Saturday 14 August 2010

IF

16 – 25 July 2010
IF Milton Keynes International Festival 2010


IF is not the first Arts festival for Milton Keynes but it has certainly been my favourite. With a really great line up of events for all tastes I’m sure that anyone who attended would have found something to suite them. So, on a grey Sunday afternoon my partner Jill and I set out with some friends to see two very different art experiences.

“Mirazozo” created by the Architects of Air is a luminarium style walk in sculpture. It was set up in the Station square and, from the outside, was reminiscent of a certain episode of South Park involving cats (if you’ve seen it you will know what I’m talking about). From the outside the grey domes rise up like a form of alien architecture and create an interesting feature on the skyline, but it’s not from the outside that you want to experience this.





Upon entering through the air lock we were greeted by a steward who gave us some background information about Mirazozo, at this point I was pretty excited and just wanted to get inside. Everything she said went in one ear and flew out the other, I was a bit like a child in a sweet shop, but with someone blocking the door insisting on telling me the history of sweets first. Finally allowed to enter all I can say is WOW! It was incredible. I had a full sensory meltdown. The luminarium is made up of a series of small rooms and linking corridors, all through the space are small pods set back in the walls where you can sit and relax. The design is influenced by Islamic architecture. A series of straight lines formed by coloured light create geometric patterns in the upper sections of the rooms that rise up by about twenty to thirty feet in height. The real magic is the simplicity of the lighting effects created by natural light from outside penetrating thinner areas of coloured plastic and bouncing around the grey metallic walls. It’s a world of psychedelic colours that blend and bleed into one another.




The only way I felt it could be improved was if you could make the environment zero gravity and float through the space, we have the slight problem with technology there. It was nice to slowly make my way through, absorbing the colours and then sitting in the pods and relaxing. The real world outside no longer mattered and all I wanted to do was sit there and contemplate.
This kind of work which creates an almost physical experience of colour has always been a favourite of mine and, like the James Turrell light sculptures that I have visited numerous times in previous years, this is a must see. Mirazozo lacks the intellectual depth that you get from Turrell, it could be best described as when art meets an amusement park. Visitors of all ages walked through with a look of wonder in their eyes. So, if you ever get the opportunity to see this, do it.





The second installation was “Asleep at the Wheel” by artist Janek Schaefer. This was situated in the empty Sainsburys store at the food hall in the Center MK. Janek is a sound artist and once resident of Milton Keynes. He has exhibited and performed across the world and has had success in the Sonic Art world, winning several awards.

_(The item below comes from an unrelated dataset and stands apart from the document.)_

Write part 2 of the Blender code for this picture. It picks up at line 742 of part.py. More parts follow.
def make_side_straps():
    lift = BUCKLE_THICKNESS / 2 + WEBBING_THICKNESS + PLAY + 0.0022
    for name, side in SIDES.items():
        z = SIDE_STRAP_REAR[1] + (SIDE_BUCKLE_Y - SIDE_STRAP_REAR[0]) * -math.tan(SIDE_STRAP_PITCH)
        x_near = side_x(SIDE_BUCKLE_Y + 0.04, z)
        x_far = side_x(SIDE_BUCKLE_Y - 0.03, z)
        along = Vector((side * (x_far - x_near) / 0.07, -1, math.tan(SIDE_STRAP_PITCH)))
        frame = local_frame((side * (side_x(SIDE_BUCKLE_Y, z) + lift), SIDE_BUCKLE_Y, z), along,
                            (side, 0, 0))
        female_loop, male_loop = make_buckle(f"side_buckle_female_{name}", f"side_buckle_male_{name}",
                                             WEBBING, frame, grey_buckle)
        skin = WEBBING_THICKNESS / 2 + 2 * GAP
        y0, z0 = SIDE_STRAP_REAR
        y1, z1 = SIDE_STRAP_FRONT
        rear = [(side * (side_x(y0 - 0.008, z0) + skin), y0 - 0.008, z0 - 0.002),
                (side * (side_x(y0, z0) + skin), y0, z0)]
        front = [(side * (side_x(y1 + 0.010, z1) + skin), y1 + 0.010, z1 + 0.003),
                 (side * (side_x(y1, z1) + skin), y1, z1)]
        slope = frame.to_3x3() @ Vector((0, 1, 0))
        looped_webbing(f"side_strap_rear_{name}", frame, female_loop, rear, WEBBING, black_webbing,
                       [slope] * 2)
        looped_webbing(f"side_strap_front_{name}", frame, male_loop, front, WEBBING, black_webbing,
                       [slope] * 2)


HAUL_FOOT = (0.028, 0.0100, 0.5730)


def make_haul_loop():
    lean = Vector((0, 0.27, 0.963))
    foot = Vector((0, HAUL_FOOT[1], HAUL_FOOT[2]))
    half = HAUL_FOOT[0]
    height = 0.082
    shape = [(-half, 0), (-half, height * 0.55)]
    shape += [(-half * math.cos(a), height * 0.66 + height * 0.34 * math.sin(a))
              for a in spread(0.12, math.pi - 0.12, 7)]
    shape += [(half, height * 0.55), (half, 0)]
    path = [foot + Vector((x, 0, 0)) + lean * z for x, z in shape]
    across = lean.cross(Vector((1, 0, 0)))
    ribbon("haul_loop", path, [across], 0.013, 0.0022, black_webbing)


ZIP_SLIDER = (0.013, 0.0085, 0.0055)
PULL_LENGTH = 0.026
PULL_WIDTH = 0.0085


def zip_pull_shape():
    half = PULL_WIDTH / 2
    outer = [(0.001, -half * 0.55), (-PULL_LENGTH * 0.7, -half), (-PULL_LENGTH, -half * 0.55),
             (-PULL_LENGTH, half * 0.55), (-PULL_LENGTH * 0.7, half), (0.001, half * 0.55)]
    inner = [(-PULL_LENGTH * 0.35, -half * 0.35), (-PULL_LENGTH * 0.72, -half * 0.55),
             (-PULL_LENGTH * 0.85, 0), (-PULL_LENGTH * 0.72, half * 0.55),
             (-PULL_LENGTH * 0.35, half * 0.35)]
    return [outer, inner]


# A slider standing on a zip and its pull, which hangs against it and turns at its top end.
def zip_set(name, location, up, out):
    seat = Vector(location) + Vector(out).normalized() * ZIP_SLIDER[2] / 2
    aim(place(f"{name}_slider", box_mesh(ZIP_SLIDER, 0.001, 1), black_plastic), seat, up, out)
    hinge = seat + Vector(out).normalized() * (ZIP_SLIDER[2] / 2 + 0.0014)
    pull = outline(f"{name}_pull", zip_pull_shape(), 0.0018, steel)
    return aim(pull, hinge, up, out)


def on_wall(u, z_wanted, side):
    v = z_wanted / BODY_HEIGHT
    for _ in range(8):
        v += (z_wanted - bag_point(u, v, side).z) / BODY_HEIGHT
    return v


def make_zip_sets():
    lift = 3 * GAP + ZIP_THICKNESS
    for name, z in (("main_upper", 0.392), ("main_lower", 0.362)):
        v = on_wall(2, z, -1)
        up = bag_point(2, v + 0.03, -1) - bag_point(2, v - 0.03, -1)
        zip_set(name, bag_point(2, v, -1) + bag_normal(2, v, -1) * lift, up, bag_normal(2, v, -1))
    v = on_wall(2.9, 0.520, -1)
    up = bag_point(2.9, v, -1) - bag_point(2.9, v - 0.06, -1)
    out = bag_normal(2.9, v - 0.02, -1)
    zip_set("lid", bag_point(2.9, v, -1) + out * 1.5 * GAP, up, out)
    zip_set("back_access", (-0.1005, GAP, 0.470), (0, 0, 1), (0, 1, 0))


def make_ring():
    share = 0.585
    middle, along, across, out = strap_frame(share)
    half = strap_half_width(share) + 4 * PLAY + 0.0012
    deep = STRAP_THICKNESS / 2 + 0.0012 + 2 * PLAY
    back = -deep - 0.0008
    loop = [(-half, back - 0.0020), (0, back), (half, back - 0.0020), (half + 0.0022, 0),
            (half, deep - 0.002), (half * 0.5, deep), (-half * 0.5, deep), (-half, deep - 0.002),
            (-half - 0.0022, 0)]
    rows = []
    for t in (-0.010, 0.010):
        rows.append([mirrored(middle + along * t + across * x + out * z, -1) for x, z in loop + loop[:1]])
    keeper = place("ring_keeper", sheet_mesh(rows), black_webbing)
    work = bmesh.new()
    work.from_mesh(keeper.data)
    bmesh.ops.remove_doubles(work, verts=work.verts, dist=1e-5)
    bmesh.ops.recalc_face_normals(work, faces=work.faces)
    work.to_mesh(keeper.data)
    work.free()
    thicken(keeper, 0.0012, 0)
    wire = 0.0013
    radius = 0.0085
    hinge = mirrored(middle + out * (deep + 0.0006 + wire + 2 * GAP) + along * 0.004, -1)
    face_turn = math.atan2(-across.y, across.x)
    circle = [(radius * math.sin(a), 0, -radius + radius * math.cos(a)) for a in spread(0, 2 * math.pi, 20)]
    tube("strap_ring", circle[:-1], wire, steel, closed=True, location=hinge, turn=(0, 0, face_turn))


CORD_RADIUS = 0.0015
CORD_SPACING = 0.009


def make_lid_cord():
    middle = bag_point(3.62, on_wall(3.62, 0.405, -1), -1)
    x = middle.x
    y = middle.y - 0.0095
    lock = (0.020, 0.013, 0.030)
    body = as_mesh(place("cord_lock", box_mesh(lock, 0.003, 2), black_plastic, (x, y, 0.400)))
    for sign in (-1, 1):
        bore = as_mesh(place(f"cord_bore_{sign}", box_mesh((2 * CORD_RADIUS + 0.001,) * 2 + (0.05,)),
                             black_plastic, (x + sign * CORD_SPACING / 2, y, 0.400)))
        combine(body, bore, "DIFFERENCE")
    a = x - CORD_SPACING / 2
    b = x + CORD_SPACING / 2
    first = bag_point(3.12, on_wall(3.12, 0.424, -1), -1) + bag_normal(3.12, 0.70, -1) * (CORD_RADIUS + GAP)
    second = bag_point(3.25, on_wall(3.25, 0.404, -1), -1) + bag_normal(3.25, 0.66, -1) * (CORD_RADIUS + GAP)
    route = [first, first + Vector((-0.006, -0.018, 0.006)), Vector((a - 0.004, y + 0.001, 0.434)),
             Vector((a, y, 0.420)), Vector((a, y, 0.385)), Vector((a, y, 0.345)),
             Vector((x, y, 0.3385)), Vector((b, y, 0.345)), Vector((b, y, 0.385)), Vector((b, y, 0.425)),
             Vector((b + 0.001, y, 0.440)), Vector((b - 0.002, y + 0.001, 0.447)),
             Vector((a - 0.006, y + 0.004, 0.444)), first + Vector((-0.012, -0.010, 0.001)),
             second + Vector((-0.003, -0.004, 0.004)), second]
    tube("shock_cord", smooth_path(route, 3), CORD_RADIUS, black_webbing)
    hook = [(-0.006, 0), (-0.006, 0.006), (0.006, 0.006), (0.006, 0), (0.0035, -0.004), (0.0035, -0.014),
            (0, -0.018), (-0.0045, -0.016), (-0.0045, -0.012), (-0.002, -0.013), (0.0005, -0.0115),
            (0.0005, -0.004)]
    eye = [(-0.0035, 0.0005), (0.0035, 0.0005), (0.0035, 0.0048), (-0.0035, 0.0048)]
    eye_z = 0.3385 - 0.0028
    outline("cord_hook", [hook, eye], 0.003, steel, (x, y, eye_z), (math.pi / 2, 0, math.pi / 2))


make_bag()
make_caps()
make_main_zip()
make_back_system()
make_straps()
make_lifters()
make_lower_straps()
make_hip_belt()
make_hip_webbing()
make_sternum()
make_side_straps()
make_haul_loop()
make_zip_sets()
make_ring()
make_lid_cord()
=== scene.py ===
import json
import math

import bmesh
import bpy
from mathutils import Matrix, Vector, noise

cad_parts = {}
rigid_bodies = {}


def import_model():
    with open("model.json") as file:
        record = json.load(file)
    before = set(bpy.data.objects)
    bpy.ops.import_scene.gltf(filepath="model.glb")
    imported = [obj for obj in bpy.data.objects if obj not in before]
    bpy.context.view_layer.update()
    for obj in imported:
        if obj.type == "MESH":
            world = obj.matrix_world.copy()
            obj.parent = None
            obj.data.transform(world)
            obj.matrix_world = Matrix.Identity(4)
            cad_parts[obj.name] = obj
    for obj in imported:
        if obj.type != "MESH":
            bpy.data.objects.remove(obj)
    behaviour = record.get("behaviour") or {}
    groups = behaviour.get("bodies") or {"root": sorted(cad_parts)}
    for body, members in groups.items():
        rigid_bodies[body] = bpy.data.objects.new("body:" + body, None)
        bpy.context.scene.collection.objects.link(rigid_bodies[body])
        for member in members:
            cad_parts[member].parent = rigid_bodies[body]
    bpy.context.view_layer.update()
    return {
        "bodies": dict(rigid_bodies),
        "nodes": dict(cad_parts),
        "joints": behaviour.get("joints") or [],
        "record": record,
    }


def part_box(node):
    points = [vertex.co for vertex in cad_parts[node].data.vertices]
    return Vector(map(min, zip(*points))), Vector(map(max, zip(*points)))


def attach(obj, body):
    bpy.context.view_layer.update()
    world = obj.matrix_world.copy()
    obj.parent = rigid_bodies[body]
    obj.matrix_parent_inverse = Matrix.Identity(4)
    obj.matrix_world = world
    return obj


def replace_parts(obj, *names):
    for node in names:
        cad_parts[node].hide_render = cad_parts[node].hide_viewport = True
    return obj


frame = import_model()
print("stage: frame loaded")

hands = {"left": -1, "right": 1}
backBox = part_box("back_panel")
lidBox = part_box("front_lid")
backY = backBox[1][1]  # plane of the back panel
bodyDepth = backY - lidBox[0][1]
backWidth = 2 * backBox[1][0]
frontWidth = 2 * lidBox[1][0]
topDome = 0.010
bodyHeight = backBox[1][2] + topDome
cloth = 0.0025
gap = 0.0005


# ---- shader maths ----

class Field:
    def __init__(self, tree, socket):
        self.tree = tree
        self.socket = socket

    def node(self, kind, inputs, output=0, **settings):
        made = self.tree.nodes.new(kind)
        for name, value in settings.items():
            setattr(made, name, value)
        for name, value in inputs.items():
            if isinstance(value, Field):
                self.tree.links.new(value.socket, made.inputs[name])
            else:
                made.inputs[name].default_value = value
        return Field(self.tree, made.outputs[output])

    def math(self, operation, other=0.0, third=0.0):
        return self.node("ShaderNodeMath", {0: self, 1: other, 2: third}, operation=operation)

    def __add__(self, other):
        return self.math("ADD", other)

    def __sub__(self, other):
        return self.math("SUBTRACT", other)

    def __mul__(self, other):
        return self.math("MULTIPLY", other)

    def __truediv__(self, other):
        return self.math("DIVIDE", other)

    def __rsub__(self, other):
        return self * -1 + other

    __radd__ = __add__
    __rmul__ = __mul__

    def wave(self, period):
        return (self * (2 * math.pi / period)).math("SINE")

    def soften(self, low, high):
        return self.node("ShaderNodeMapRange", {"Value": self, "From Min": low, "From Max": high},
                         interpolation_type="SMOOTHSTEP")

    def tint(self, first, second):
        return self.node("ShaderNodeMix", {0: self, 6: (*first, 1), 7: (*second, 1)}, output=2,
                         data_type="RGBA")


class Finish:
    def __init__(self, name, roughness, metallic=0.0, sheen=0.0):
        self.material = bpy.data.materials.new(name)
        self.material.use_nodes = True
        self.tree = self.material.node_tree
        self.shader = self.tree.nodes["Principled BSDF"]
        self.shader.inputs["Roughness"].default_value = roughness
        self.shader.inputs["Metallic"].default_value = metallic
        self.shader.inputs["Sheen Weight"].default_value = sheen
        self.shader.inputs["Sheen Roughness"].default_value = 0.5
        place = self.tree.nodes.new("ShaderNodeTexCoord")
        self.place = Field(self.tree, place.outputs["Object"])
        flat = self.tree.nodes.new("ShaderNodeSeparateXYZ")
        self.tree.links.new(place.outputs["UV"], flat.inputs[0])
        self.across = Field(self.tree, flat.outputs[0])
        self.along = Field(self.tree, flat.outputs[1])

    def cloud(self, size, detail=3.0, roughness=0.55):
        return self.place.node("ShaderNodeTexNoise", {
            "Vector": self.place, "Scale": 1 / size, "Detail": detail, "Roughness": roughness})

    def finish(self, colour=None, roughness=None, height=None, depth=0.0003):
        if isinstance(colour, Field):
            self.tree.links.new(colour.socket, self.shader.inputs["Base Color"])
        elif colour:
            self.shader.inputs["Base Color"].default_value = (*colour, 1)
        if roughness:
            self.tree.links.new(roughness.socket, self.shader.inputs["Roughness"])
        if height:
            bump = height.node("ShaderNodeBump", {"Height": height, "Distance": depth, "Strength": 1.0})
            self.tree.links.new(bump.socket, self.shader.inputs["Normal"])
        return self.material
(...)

The old Sainsburys store was where I used to do my weekly shopping. The store had closed years earlier and seemed strange to say the least. With all the shelves and counters removed I was surprised by the shear size of the space. The windows were all blacked out and the lights were off, this made the space seem bigger still. On one side a large circular table with armchairs set around it and TVs that you could sit and watch, listening on headphones. On the left the cigarette kiosk, the only resemblance from the old store, had its lights on and people serving hot and cold drinks. If I didn’t know I was walking into an art installation I would have thought I was at a surreal WI coffee morning. It was bizarre. The people sitting watching the tv’s seemed as if they existed outside of time, they sat taking no notice of us walking in. Maybe this was the installation?




“Asleep at the wheel” is based on the theme of cars. Janek has created what he describes as a “ghost road” which cuts diagonally through the far side of the vacant store. A series of cars are randomly lined up across lanes of an artificial road, each facing in the same direction. The cars have their hazard lights flashing and this becomes the light source for the work. This dissection of the cars from where you would normally see them is very spooky, you feel as if the people who have left them have done so in an apocalyptic hurry. We the viewers are allowed to walk between all the cars and are invited to sit inside each of them. Once inside a car you feel cocooned, the front windows are frosted out as if it’s a rainy winter’s morning, the flashing hazards and silhouettes of other viewers outside become distorted and ghostly giving the experience an almost morbid feel. You are reassured by the sounds of the stereo as it plays ambient noises overlaid with people talking about technology and an optimistic hope for the future. This juxtaposition of morbid and optimistic feelings I thought was quite cleverly created by the work.




Asleep at the wheel has a deeper underlying message about green issues that it highlights in quite a subtle way. The road is a metaphor for the technological journey that our species is travelling along. We are the consumer of our planets resources and create new technologies with little understanding of what is at the end of this road. Is it going to be a hideous car crash with humans becoming extinct or will the road just go on forever.



I enjoyed this journey along Janek’s ghost road. I enjoyed the interaction that we the viewer could have, this is something I would like to see more of. If art can challenge our perception of the world and use all our senses in doing so, the strength of the illusion is greater. Today I felt that both installations have done this, even if in two very different ways.